Aim of the exercise - Print the first line of the material below and each line after it, exactly as written, ending with the line that contains "Placement = FreeCAD.Placement".

— start Given information —

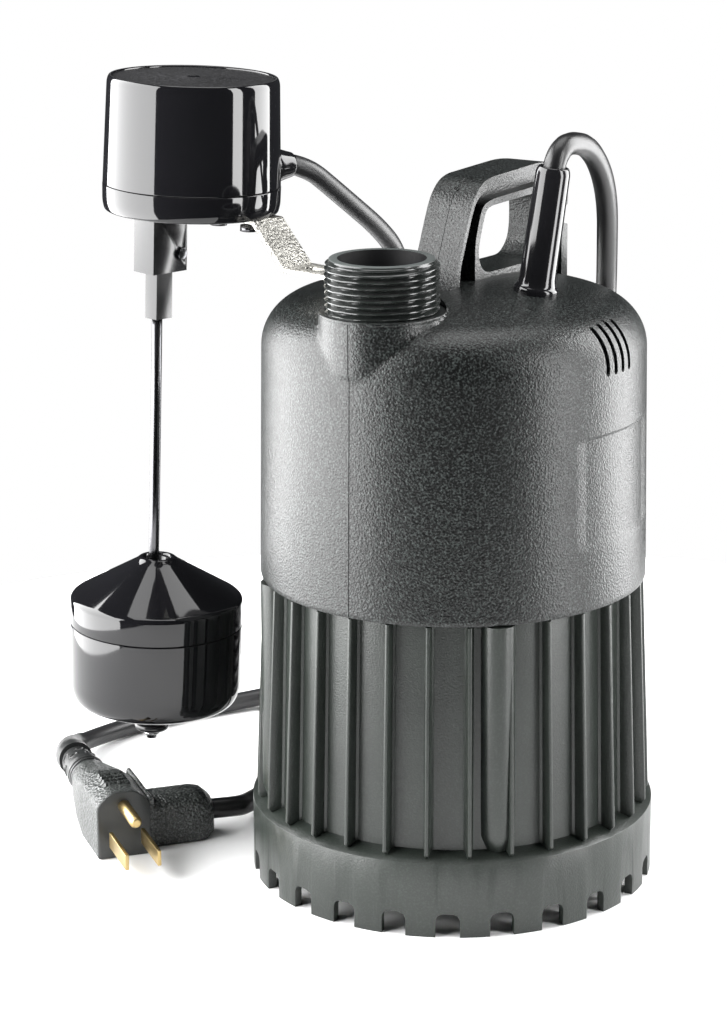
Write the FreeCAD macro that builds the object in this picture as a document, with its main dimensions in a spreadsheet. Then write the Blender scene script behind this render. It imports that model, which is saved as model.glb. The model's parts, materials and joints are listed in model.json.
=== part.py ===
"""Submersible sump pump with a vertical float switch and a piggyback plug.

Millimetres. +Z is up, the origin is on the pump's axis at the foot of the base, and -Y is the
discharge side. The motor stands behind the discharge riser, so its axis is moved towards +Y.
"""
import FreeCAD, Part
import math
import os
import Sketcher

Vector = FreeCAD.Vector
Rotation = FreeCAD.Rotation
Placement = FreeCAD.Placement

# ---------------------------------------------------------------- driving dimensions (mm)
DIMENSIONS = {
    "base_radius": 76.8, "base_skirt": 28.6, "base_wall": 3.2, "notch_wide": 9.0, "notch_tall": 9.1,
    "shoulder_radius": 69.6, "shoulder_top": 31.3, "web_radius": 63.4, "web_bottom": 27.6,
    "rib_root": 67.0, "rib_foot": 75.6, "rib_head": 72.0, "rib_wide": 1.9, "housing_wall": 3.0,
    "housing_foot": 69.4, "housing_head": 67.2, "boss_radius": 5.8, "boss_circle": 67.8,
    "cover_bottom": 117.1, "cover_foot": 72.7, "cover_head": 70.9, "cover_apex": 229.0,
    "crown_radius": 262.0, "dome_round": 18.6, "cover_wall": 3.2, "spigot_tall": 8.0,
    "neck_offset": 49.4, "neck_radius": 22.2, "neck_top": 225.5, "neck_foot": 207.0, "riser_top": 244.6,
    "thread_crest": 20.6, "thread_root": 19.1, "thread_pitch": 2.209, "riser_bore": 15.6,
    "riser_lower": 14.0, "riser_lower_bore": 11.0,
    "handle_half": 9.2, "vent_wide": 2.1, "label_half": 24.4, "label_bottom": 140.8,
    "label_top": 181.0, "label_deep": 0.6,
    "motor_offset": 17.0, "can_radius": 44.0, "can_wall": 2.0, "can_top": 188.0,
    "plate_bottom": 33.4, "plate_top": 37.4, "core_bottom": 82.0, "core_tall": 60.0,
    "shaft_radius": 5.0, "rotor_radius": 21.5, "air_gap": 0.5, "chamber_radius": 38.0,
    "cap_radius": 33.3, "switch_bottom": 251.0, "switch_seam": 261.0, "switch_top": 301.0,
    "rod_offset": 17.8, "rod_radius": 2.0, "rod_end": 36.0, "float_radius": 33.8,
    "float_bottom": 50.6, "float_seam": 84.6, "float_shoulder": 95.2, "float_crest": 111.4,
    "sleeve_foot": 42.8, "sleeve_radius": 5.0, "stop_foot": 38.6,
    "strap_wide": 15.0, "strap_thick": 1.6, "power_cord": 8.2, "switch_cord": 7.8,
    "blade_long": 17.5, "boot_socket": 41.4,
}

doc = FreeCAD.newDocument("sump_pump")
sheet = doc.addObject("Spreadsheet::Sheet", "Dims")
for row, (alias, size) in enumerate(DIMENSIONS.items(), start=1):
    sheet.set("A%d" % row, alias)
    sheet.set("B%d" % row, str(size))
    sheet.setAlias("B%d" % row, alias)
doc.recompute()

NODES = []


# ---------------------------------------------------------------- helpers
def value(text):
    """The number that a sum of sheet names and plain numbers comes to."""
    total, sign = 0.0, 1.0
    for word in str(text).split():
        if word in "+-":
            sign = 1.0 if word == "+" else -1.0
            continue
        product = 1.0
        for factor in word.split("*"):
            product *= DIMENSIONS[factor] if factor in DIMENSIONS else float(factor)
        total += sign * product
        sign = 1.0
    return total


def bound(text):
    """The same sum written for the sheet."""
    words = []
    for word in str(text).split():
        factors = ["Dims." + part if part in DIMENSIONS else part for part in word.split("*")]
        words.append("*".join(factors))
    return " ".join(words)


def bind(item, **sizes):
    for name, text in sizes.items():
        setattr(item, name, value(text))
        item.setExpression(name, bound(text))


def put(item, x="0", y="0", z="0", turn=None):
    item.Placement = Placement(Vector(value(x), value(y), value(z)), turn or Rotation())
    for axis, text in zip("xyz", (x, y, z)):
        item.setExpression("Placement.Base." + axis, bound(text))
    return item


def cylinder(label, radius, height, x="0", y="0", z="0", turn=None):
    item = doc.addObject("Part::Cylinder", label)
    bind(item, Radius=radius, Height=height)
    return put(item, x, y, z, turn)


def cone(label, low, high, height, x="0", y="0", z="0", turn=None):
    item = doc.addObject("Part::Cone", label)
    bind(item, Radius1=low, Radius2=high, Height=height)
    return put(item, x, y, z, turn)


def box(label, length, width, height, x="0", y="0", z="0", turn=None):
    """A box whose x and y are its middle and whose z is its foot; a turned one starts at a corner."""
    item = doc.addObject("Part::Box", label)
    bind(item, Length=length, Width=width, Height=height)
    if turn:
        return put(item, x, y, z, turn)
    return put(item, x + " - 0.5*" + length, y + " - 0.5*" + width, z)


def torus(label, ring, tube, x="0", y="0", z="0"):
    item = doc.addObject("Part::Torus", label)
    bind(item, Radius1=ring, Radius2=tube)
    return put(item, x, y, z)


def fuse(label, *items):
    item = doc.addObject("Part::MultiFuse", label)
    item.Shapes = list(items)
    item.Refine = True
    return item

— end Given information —

Response below -
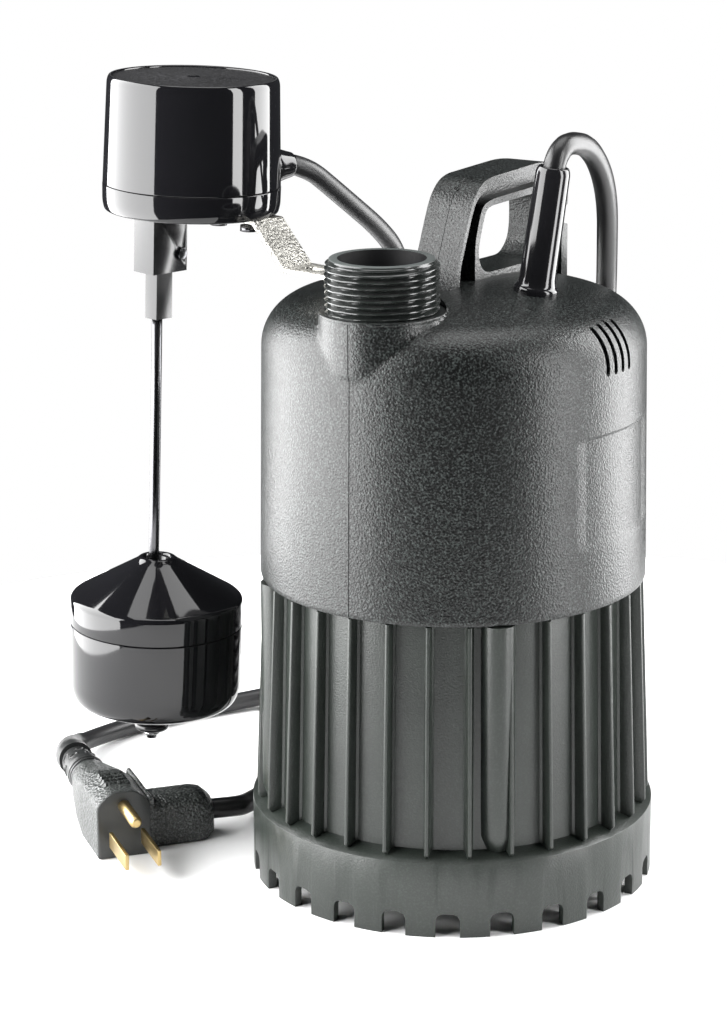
Write the FreeCAD macro that builds the object in this picture as a document, with its main dimensions in a spreadsheet. Then write the Blender scene script behind this render. It imports that model, which is saved as model.glb. The model's parts, materials and joints are listed in model.json.
=== part.py ===
"""Submersible sump pump with a vertical float switch and a piggyback plug.

Millimetres. +Z is up, the origin is on the pump's axis at the foot of the base, and -Y is the
discharge side. The motor stands behind the discharge riser, so its axis is moved towards +Y.
"""
import FreeCAD, Part
import math
import os
import Sketcher

Vector = FreeCAD.Vector
Rotation = FreeCAD.Rotation
Placement = FreeCAD.Placement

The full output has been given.